North Waziristan is the headquarters of the Pakistani Taliban, the notorious Taliban-affiliated Haqqani Network and remnants of al Qaeda. Launching such an operation has long been a key demand of the United States to the Pakistani military and government. According to the Pakistani military, during the past six months, it has killed more than 1,000 militants. Among them was the death this month of Adnan Shukrijumah, a key leader of al Qaeda who grew up in New York and Florida. From multiple sources in the Pakistani military and the U.S. government I have heard that it was the Pakistani military, not the civilian government, that was pushing hard to conduct the North Waziristan operation. Earlier in the year, the civilian government, led by Prime Minister Nawaz Sharif, clung to the hope -- in reality, a delusion -- that some kind of a peace deal could be struck with the Pakistani Taliban.
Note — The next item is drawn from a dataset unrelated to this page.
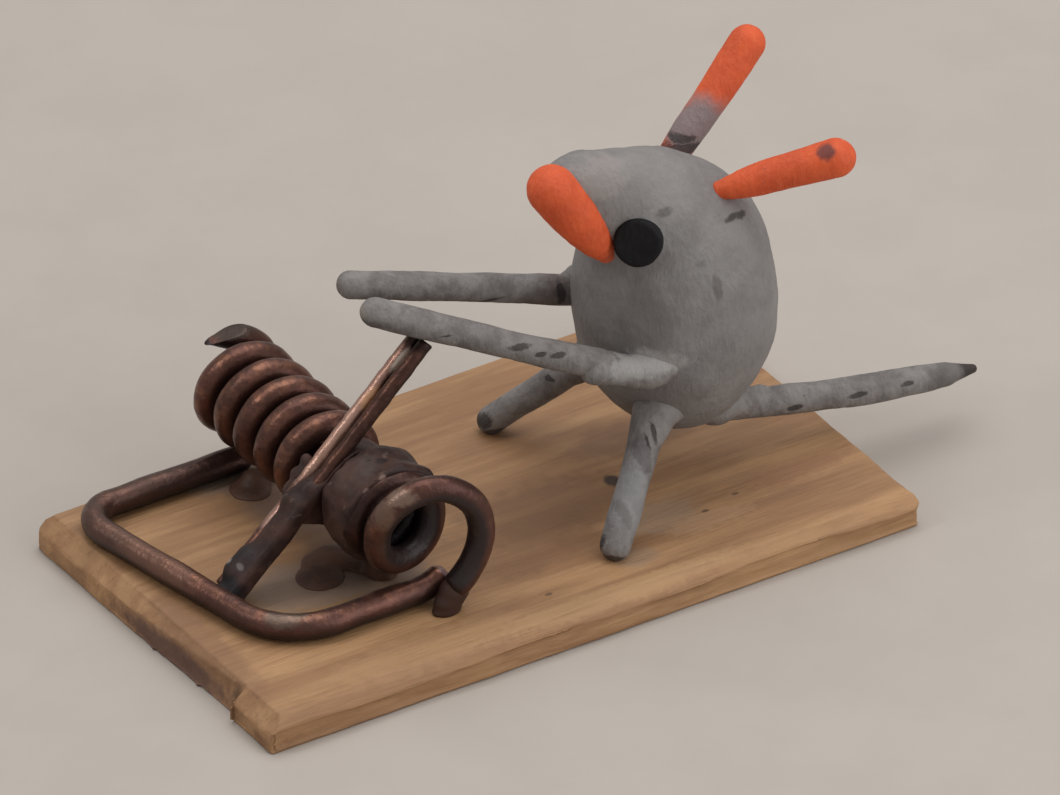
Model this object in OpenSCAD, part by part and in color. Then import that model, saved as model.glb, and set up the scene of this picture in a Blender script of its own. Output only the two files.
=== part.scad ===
// Snap trap miniature: a wooden board with a copper wire snap mechanism, and a clay mouse that reaches
// for its lever. X runs along the board, Y across it and Z up, with the origin under the board's middle.

/* [Board] */
// Length of the board, along X
board_l = 45.4; // [40:0.5:60]
// Width of the board, along Y
board_w = 26.4; // [24:0.2:34]
// Thickness of the board
board_t = 2.2; // [1.6:0.1:3]

/* [Spring] */
// Diameter of the copper wire of the bail and the coils (14 AWG)
wire_d = 1.63; // [1.3:0.01:1.8]
// Diameter of the rod that the coils are wound on
coil_bore = 3.17; // [3:0.01:3.6]
// Place of the coil axis along X
coil_x = -9; // [-9.6:0.1:-8.4]
// Height of the coil axis above the board
coil_rise = 5.1; // [5:0.05:6]
// Advance of the left coil in one turn
left_pitch = 2.2; // [2.14:0.02:2.3]
// Full turns of the left coil
left_turns = 5; // [3:1:5]
// Advance of the right coil in one turn
right_pitch = 2.12; // [2.1:0.02:2.2]

/* [Bail and lever] */
// Place of the bail's front bar along X, at its middle
bail_x = -19.5; // [-19.8:0.1:-18.5]
// Radius of the bail's far bend
far_bend = 2.1; // [1.6:0.1:3]
// Radius of the bail's near bend
near_bend = 4.2; // [3:0.1:5]
// Place of the far leg across the board
bail_far = 10.8; // [10.6:0.1:11]
// Place of the near leg across the board
bail_near = -6.8; // [-7:0.1:-6.6]
// Diameter of each of the lever's two wires
lever_d = 0.85; // [0.7:0.05:0.9]
// Height of the lever's tip above the board
lever_rise = 13.2; // [12:0.1:13.4]

/* [Mouse] */
// Girth of the mouse's body, across its widest place
body_d = 12.2; // [11:0.1:13]
// Height of the mouse's body
body_h = 17.4; // [16.5:0.1:18.5]
// Thickness of the arms and legs
limb_d = 1.8; // [1.6:0.05:2.1]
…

As Tuesday's despicable attack makes clear, the Pakistani Taliban are not a bunch of Henry Kissingers-in-waiting eager to make a deal, but rather are led by fanatical religious zealots willing to send half a dozen suicide attackers to kill scores of children. The history of negotiations with fanatical religious zealots is not an encouraging one. Indeed, anyone with the most passing knowledge of previous "peace" deals with the Pakistan Taliban would have understood the futility of trying to make a deal with them. The Pakistani government concluded peace deals with the Taliban in 2004, 2005 and 2008. All of the deals collapsed. Today the Pakistani military understands that the Frankenstein that it helped to create must now be killed. It will have the support of the vast majority of Pakistanis to do so.